Task requirements
Take the data below and write out exactly the lines from the one with "Write the build123d" through the one with "seat_travel = 200.0"; omit every other line.

Raw data
= = = = = = =
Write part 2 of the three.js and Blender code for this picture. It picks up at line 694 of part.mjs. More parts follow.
= = = = = = =
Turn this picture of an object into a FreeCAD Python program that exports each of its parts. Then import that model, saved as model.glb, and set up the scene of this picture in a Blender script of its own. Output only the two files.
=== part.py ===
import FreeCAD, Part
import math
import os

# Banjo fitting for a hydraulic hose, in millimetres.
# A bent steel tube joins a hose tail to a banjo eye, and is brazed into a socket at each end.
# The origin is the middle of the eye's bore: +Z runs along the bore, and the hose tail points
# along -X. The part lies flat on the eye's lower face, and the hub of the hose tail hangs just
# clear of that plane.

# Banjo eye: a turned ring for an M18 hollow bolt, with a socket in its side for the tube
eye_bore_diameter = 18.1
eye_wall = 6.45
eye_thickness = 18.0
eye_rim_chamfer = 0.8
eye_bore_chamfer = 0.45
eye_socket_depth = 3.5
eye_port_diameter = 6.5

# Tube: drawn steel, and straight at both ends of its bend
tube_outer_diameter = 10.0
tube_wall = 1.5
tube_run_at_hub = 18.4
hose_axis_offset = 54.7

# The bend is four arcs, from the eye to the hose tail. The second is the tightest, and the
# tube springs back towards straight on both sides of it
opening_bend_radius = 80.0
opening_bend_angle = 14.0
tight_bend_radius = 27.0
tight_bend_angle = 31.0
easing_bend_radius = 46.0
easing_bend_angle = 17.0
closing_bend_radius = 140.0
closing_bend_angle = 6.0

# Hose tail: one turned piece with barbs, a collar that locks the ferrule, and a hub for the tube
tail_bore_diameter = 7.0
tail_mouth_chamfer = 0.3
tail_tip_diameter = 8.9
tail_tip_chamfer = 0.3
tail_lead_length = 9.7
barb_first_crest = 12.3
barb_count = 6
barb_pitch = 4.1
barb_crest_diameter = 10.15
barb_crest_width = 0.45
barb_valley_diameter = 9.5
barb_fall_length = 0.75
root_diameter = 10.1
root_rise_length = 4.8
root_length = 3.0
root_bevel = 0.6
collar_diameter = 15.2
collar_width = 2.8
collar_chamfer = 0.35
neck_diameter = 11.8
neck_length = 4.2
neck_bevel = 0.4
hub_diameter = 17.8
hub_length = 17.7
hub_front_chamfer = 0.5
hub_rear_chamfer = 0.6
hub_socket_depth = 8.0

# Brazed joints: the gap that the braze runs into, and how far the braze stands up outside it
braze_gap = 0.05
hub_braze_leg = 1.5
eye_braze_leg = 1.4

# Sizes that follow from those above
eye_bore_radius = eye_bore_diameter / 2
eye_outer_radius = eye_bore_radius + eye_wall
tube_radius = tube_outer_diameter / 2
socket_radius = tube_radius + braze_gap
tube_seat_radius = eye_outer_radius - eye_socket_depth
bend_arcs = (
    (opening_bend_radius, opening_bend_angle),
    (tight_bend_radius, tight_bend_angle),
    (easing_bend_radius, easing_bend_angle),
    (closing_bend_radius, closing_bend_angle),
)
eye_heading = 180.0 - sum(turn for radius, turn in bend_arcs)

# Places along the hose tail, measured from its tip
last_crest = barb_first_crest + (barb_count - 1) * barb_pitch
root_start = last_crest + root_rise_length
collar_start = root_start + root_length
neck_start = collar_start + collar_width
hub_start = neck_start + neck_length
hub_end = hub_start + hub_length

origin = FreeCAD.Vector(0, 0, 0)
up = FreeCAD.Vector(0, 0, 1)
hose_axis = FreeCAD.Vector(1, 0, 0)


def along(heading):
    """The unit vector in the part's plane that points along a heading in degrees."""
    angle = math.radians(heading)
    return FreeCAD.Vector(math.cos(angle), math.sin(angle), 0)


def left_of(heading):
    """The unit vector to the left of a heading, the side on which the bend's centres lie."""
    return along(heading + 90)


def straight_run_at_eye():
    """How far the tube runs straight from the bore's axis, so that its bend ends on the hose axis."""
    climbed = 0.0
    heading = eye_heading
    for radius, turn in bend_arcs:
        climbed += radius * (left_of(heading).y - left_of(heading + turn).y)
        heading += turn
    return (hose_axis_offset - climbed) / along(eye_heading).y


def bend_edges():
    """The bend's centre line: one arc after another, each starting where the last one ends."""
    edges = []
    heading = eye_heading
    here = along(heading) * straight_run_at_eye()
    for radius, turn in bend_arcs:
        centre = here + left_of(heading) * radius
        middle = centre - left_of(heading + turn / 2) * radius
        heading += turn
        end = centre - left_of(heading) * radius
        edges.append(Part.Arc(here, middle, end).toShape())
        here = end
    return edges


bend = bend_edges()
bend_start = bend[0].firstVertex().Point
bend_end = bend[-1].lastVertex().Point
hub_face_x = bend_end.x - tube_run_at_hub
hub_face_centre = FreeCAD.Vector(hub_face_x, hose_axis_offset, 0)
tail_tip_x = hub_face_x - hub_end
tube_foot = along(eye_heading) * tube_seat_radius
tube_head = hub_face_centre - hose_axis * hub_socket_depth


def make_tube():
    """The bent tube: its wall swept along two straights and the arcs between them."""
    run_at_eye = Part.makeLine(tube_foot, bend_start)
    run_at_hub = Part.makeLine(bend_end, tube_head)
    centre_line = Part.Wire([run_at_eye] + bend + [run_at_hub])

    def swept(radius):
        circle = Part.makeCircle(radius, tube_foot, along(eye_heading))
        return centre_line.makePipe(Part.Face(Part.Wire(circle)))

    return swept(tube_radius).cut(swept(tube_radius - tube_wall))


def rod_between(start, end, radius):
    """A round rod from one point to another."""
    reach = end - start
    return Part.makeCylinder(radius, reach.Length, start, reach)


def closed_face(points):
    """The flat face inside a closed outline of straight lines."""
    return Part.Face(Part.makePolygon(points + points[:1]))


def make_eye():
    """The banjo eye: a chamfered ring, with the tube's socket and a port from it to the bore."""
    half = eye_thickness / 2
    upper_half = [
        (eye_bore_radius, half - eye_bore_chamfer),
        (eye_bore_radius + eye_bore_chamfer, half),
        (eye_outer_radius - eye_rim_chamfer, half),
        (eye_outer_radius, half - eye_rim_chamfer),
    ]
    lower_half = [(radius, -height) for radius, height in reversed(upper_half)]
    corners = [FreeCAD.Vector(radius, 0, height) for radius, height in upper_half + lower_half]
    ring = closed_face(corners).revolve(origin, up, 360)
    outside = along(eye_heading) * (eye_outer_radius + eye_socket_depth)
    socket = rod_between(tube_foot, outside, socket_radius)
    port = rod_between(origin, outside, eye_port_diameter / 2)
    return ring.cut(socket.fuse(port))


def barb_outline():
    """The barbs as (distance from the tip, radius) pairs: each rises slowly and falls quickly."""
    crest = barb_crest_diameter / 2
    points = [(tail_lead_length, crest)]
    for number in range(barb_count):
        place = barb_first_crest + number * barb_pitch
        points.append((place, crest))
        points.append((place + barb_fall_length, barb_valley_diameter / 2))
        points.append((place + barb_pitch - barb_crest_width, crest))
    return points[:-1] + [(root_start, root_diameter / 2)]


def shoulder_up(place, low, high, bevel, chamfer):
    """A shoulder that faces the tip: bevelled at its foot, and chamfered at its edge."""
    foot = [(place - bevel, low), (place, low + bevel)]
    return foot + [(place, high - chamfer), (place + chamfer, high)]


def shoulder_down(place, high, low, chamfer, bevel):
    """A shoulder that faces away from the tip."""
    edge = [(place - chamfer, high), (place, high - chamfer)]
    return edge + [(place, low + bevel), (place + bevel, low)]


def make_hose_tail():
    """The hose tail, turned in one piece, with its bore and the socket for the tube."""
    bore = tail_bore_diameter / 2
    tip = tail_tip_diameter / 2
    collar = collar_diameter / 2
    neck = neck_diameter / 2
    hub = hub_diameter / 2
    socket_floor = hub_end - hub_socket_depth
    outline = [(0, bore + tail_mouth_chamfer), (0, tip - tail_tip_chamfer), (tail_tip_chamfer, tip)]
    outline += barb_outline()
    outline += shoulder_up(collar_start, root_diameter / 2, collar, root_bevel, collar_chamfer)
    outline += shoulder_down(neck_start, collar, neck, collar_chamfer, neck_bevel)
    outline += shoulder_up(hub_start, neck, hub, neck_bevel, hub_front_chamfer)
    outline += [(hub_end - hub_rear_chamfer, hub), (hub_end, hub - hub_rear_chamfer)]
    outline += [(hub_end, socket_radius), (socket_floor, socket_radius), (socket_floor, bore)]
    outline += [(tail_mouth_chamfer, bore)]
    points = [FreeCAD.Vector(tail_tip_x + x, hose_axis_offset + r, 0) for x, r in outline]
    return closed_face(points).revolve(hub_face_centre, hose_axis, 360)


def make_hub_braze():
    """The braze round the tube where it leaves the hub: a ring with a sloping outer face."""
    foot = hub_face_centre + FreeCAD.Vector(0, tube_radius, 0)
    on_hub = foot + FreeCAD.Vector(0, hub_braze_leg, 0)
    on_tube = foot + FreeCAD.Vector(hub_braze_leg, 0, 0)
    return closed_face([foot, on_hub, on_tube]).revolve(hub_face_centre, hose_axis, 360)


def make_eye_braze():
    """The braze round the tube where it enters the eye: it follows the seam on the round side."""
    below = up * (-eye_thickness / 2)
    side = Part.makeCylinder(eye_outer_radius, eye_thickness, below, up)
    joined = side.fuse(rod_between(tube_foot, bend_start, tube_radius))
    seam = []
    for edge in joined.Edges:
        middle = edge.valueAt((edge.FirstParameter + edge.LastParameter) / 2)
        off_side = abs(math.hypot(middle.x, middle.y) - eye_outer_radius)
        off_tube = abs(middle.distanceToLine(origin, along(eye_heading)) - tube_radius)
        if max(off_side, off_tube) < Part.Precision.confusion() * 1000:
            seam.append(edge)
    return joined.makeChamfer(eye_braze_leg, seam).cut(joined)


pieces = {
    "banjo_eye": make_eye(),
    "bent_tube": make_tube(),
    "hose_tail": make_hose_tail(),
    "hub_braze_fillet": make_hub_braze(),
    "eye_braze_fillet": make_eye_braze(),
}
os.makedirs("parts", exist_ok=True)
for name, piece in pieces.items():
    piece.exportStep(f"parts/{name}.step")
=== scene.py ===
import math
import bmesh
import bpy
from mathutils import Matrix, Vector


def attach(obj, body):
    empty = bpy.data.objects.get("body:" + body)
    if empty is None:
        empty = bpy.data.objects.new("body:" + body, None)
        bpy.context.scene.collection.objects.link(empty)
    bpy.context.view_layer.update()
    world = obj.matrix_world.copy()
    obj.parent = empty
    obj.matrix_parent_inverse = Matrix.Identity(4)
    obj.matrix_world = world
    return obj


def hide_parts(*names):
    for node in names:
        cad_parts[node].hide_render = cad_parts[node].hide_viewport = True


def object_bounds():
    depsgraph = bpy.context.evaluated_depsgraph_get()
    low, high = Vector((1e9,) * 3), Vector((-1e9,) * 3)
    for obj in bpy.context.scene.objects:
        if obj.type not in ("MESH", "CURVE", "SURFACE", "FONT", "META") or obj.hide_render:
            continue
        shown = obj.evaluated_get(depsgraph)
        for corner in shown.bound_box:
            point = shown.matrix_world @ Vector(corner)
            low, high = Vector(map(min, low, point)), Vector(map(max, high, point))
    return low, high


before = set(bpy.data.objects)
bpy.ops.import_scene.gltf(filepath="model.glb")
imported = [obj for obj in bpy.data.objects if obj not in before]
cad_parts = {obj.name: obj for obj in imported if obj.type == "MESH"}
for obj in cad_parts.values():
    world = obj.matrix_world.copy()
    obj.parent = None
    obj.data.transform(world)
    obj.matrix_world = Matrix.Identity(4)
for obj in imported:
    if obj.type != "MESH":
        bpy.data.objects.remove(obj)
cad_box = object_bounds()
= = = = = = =
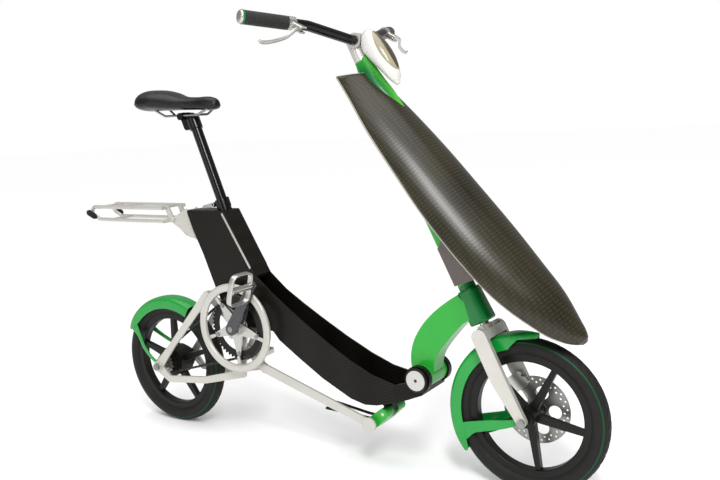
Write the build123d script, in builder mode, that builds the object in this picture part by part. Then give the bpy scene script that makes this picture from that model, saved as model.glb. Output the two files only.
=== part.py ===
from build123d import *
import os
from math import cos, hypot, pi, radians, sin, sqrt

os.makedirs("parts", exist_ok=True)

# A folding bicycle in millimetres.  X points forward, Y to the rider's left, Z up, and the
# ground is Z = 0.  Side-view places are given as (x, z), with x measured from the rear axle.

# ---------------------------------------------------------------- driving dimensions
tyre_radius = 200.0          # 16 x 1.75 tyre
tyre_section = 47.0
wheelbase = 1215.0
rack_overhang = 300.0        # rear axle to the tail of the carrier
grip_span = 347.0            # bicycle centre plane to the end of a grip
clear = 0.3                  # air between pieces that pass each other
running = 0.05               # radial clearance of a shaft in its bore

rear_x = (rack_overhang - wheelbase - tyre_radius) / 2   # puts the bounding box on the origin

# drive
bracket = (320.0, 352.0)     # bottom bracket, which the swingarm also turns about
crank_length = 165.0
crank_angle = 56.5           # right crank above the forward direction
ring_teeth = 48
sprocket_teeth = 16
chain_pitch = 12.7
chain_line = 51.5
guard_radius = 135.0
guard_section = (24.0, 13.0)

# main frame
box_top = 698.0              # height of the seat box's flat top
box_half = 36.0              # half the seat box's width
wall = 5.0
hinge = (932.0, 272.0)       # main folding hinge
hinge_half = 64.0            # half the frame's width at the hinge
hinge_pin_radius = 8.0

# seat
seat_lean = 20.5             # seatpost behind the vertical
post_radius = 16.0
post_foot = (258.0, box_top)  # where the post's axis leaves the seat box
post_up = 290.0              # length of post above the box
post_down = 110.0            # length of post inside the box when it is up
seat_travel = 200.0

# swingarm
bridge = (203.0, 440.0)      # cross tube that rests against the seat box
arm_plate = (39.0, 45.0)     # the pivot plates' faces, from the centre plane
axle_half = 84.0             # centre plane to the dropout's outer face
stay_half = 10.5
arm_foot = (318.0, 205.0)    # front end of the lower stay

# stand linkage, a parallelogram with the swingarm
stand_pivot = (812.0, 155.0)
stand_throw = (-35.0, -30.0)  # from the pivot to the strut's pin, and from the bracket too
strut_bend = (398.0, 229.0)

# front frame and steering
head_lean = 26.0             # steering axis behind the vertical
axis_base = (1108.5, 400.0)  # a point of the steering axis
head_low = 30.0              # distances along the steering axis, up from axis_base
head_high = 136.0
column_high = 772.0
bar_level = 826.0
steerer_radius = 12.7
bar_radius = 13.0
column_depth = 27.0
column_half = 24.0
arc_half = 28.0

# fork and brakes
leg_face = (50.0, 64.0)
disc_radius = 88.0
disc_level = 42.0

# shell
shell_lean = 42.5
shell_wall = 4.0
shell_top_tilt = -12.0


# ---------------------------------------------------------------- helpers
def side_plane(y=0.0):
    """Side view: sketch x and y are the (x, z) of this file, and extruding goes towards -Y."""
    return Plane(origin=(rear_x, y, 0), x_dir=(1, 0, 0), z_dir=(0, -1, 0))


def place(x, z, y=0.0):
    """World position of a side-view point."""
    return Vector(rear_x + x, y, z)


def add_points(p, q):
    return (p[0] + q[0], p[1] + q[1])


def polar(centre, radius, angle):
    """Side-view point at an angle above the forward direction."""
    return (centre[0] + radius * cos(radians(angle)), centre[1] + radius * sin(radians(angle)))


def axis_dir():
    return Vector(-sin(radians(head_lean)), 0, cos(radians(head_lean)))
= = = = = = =
Written answer
Write the build123d script, in builder mode, that builds the object in this picture part by part. Then give the bpy scene script that makes this picture from that model, saved as model.glb. Output the two files only.
=== part.py ===
from build123d import *
import os
from math import cos, hypot, pi, radians, sin, sqrt

os.makedirs("parts", exist_ok=True)

# A folding bicycle in millimetres.  X points forward, Y to the rider's left, Z up, and the
# ground is Z = 0.  Side-view places are given as (x, z), with x measured from the rear axle.

# ---------------------------------------------------------------- driving dimensions
tyre_radius = 200.0          # 16 x 1.75 tyre
tyre_section = 47.0
wheelbase = 1215.0
rack_overhang = 300.0        # rear axle to the tail of the carrier
grip_span = 347.0            # bicycle centre plane to the end of a grip
clear = 0.3                  # air between pieces that pass each other
running = 0.05               # radial clearance of a shaft in its bore

rear_x = (rack_overhang - wheelbase - tyre_radius) / 2   # puts the bounding box on the origin

# drive
bracket = (320.0, 352.0)     # bottom bracket, which the swingarm also turns about
crank_length = 165.0
crank_angle = 56.5           # right crank above the forward direction
ring_teeth = 48
sprocket_teeth = 16
chain_pitch = 12.7
chain_line = 51.5
guard_radius = 135.0
guard_section = (24.0, 13.0)

# main frame
box_top = 698.0              # height of the seat box's flat top
box_half = 36.0              # half the seat box's width
wall = 5.0
hinge = (932.0, 272.0)       # main folding hinge
hinge_half = 64.0            # half the frame's width at the hinge
hinge_pin_radius = 8.0

# seat
seat_lean = 20.5             # seatpost behind the vertical
post_radius = 16.0
post_foot = (258.0, box_top)  # where the post's axis leaves the seat box
post_up = 290.0              # length of post above the box
post_down = 110.0            # length of post inside the box when it is up
seat_travel = 200.0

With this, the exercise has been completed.